Regulator working on internet price guideline
The telecom regulator is formulating a pricing guideline for internet services as data is not becoming cheaper at the user level despite significant cuts in bandwidth prices.
The government reduced the internet bandwidth price to as low as Tk 625 a megabyte last year, which was Tk 72,000 eight years back.
Two consultants of the International Telecommunication Union are in Dhaka and working with the telecom regulator and other stakeholders to set the cost modelling benchmark. The ITU is charging Tk 26 lakh for the service.
The Bangladesh Telecommunication Regulatory Commission already has cost modelling benchmarks for voice and short message services.
"The consultants are working to bring the best practices for cost modelling," said Md Emdad ul Bari, director general for system and services at BTRC.
In November last year, the BTRC organised a public hearing where mobile users complained about the higher price of internet.
This prompted the telecom watchdog to run the data cost modelling for mobile operators.
But it changed its mind yesterday and decided to engage the internet service providers, who have only 5 percent of the internet customers but use up 60 percent of the bandwidth in the country.
Currently, there are 6.67 crore internet users in the country, 95 percent of which access internet from their handheld devices.
The consultants have already sat with the mobile operators and are due to sit with the internet service providers and nationwide telecommunication transmission network service providers today.
The data cost model, which would contain the floor and ceiling prices, will not be ready before September, said a senior BTRC official.
"The model will help us bring proper regulation in this field," he said.

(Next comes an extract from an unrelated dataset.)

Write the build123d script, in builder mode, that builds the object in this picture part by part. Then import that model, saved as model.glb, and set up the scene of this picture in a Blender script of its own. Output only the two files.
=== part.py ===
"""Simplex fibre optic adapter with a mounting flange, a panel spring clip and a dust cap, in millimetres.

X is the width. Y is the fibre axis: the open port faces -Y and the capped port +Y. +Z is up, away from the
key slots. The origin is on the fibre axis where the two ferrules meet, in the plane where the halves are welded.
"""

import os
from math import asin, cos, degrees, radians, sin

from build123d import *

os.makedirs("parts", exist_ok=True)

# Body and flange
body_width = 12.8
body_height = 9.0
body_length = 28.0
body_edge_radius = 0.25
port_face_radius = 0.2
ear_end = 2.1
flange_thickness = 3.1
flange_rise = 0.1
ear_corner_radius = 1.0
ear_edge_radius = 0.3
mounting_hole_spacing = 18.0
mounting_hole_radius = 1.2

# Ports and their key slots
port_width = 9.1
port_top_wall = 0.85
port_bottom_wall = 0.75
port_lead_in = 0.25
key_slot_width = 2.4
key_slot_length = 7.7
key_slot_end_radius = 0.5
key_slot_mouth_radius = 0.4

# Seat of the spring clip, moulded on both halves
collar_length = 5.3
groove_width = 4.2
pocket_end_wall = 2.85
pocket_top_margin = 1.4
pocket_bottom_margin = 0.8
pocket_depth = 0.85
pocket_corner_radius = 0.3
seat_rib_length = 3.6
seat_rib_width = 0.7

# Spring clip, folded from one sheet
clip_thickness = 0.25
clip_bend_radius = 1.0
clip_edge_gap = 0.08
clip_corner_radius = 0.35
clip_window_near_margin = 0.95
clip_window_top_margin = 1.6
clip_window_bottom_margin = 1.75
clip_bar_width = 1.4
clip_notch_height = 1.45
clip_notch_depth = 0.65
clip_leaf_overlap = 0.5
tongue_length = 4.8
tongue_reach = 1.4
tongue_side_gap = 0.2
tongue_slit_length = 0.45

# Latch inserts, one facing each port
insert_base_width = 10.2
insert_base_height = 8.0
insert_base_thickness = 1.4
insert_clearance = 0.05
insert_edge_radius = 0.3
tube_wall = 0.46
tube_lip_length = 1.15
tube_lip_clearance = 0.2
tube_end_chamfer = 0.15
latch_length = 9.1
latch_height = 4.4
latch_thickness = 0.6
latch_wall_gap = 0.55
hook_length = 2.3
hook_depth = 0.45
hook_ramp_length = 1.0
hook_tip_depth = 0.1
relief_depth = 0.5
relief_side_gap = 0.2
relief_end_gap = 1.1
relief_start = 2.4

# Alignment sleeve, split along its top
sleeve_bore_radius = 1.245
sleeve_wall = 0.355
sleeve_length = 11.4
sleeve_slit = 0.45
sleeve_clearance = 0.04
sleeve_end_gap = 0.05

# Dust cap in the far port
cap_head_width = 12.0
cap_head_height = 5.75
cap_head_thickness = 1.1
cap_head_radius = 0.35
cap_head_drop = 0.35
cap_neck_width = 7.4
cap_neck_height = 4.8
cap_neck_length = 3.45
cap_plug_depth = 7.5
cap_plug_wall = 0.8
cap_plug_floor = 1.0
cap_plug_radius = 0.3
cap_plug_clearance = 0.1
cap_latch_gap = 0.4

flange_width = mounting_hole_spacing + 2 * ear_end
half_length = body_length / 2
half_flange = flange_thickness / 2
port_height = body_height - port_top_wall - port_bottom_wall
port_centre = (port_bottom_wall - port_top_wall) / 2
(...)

The mobile phone operators have welcomed the move: they said it will give a clear picture to everybody.
"We are welcoming it. However, we expect the telecom regulator to share the outcome of the study with us in a transparent way through a consultation process," said Mahmud Hossain, chief corporate affairs officer of market leader Grameenphone.
At present, the data service prices are set by the operators, with the regulator having no benchmark to check the rationality of the pricing.

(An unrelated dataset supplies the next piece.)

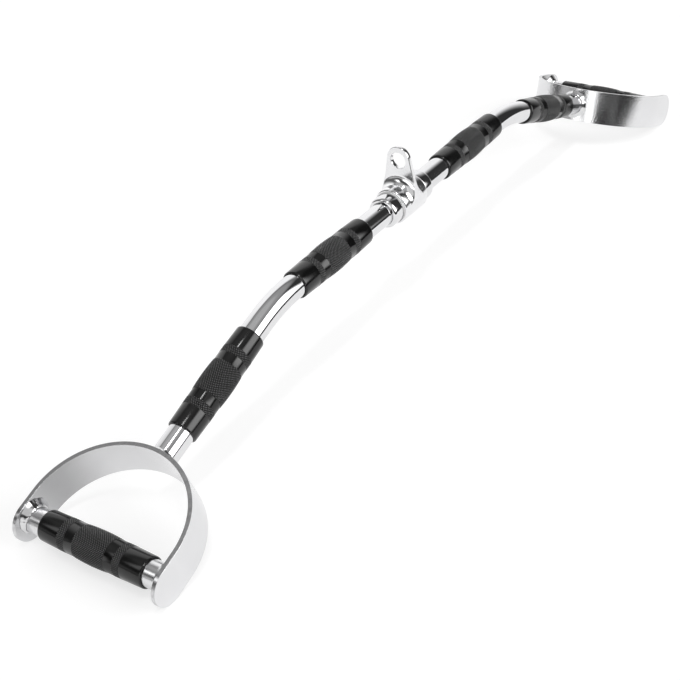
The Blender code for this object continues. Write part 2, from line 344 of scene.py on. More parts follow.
def knurled_rows(start, end, radius_at):
    """Rings of a knurled zone, half a pitch apart, as (x, radius, knurled)."""
    rows = 2 * max(1, round(abs(start - end) / KNURL_PITCH))
    places = [start + (end - start) * row / rows for row in range(rows + 1)]
    return [(x, radius_at(x), True) for x in places]


def grip_stations(length_of_grip):
    """Rings from one end of a grip to the other, each as (x, radius, knurled)."""
    grip = grip_sizes()
    half = length_of_grip / 2
    end, band, belly = grip.end_diameter / 2, grip.band_diameter / 2, grip.belly_diameter / 2
    ring = band - RING_STEP
    shoulder = ring + BELLY_STEP
    band_start = half - GRIP_SHARES["end"] * length_of_grip
    band_end = band_start - GRIP_SHARES["band"] * length_of_grip
    belly_start = band_end - GRIP_SHARES["ring"] * length_of_grip

    def belly_radius(x):
        return shoulder + (belly - shoulder) * (1 - (x / belly_start) ** 2)

    stations = [(half - inwards, end - down, False) for inwards, down in TIP_ROUNDING]
    stations += [(half - CAP_LENGTH, end + CAP_RISE, False),
                 (band_start + STEP_EDGE, ring, False)]
    stations += knurled_rows(band_start, band_end, lambda x: band + RING_STEP)
    stations += [(band_end - STEP_EDGE, ring, False), (belly_start + STEP_EDGE, ring, False)]
    mirrored = [(-x, radius, knurled) for x, radius, knurled in reversed(stations)]
    return stations + knurled_rows(belly_start, -belly_start, belly_radius) + mirrored


def grip_mesh(length_of_grip):
    """A sleeve with smooth ends and rings, and small pyramids on its bands and belly."""
    sleeve = bar_sizes().diameter / 2 + GAP
    stations = grip_stations(length_of_grip)
    bm = bmesh.new()
    rings = []
    for index, (x, radius, knurled) in enumerate(stations):
        ring = []
        for side in range(GRIP_SIDES):
            low = KNURL_DEPTH if knurled and (index + side) % 2 else 0.0
            angle = 2 * pi * side / GRIP_SIDES
            ring.append(Vector((x, (radius - low) * cos(angle), (radius - low) * sin(angle))))
        rings.append(ring)
    half = length_of_grip / 2
    for x in (-half, half):
        rings.append(ring_at(x, sleeve, GRIP_SIDES))
    skin(bm, rings, closed=True)
    mark_peaks(bm, stations)
    cut_pyramids(bm, stations)
    return bm


def mark_peaks(bm, stations):
    """Write 1 at the knurl's peaks and 0 everywhere else, for the material to read."""
    peak = bm.verts.layers.float.new(KNURL_PEAK)
    bm.verts.ensure_lookup_table()
    for index, (_, _, knurled) in enumerate(stations):
        for side in range(GRIP_SIDES):
            if knurled and (index + side) % 2 == 0:
                bm.verts[index * GRIP_SIDES + side][peak] = 1.0


def cut_pyramids(bm, stations):
    """Split each face of the knurl along its groove, between its two low corners."""
    bm.faces.ensure_lookup_table()
    faces = list(bm.faces)
    for index in range(len(stations) - 1):
        if stations[index][2] and stations[index + 1][2]:
            for side in range(GRIP_SIDES):
                face = faces[index * GRIP_SIDES + side]
                face.material_index = KNURL_SLOT
                before, here, there, after = face.verts
                if (index + side) % 2:
                    bmesh.utils.face_split(face, here, after)
                else:
                    bmesh.utils.face_split(face, before, there)


STRAP_ARC_STEPS = 48
STRAP_TIP_STEPS = 18
STRAP_TIP_HALF_WIDTH = 0.0012
STRAP_EDGE = 0.0007
STRAP_EDGE_STEPS = 3
STRAP_EDGE_ANGLE = radians(60)


def half_strap_line():
    """Points (x, y, half width) of the strap's outer face from its top to one rounded tip."""
    handle = handle_sizes()
    reach, tip_radius = handle.outer_width / 2, handle.strap_width / 2
    tip_start = handle.leg_start + handle.leg_length
    line = []
    for angle in turns(STRAP_ARC_STEPS):
        line.append((handle.leg_start * (1 - cos(angle)), reach * sin(angle), tip_radius))
    for angle in turns(STRAP_TIP_STEPS, 0.0, acos(STRAP_TIP_HALF_WIDTH / tip_radius)):
        line.append((tip_start + tip_radius * sin(angle), reach, tip_radius * cos(angle)))
    return line


def strap_mesh():
    """The outer face of a D-shaped strap as one sheet.

    Its texture places are metres across the strap and metres along it from its top."""
    half = half_strap_line()
    line = [(x, -y, width) for x, y, width in reversed(half[1:])] + half
    bm = bmesh.new()
    sheet = bm.loops.layers.uv.new("along the strap")
    steps = zip(half, half[1:])
    travel = -sum((Vector(after[:2]) - Vector(before[:2])).length for before, after in steps)
    before = None
    for x, y, width in line:
        if before:
            travel += (Vector((x, y)) - before["place"]).length
        station = {"place": Vector((x, y)), "travel": travel, "width": width,
                   "upper": bm.verts.new((x, y, width)), "lower": bm.verts.new((x, y, -width))}
        if before:
            face = bm.faces.new((before["upper"], station["upper"],
                                 station["lower"], before["lower"]))
            corners = ((before, 1), (station, 1), (station, -1), (before, -1))
            for loop, (end, side) in zip(face.loops, corners):
                loop[sheet].uv = (side * end["width"], end["travel"])
        before = station
    return bm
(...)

The data prices in the country are already the second lowest in the world after Vietnam, according to the Association of Mobile Telecom Operators of Bangladesh.
The principle of the cost modelling should be clear first, said Abu Saeed Khan, senior policy fellow at LIRNEasia, an ICT think-tank based in Colombo. "Is this consultation protecting private duopoly of the transmission business in the country? This should be the main issue of BTRC's consultation." And the ITU consultants should focus on the issue, said Khan, also a former secretary general of Amtob.
"They have to prepare the recommendation considering this issue very seriously," he added.
Senior officials of the regulator said they are planning to fix the upper and lower price limit for mobile operators' data packages.
For regular voice calls, there is a Tk 2 ceiling and a floor price of Tk 0.25 for each minute, which the regulator fixed in 2008 after a cost modelling analysis supported by the ITU.
The ITU gave the service for free for Bangladesh's least developed country status.
After a few years, the BTRC set the ceiling at Tk 0.50 for each local SMS and Tk 2 for international SMS. There is no lower price limit in this segment, said an official of the regulator.
However, value-added services in SMS and voice could be priced differently with prior approval from the regulator.
Earlier, BTRC Chairman Shahjahan Mahmood said they understand that bandwidth is one of the components of the total cost.
"But it is a costly one and there should be some impact at the end user level when we reduce it. But the telecom companies seem to disagree."
As of April, the country's total data consumption stood at about 425 Gigabits per second, said MA Hakim, president of the Internet Service Providers Association of Bangladesh.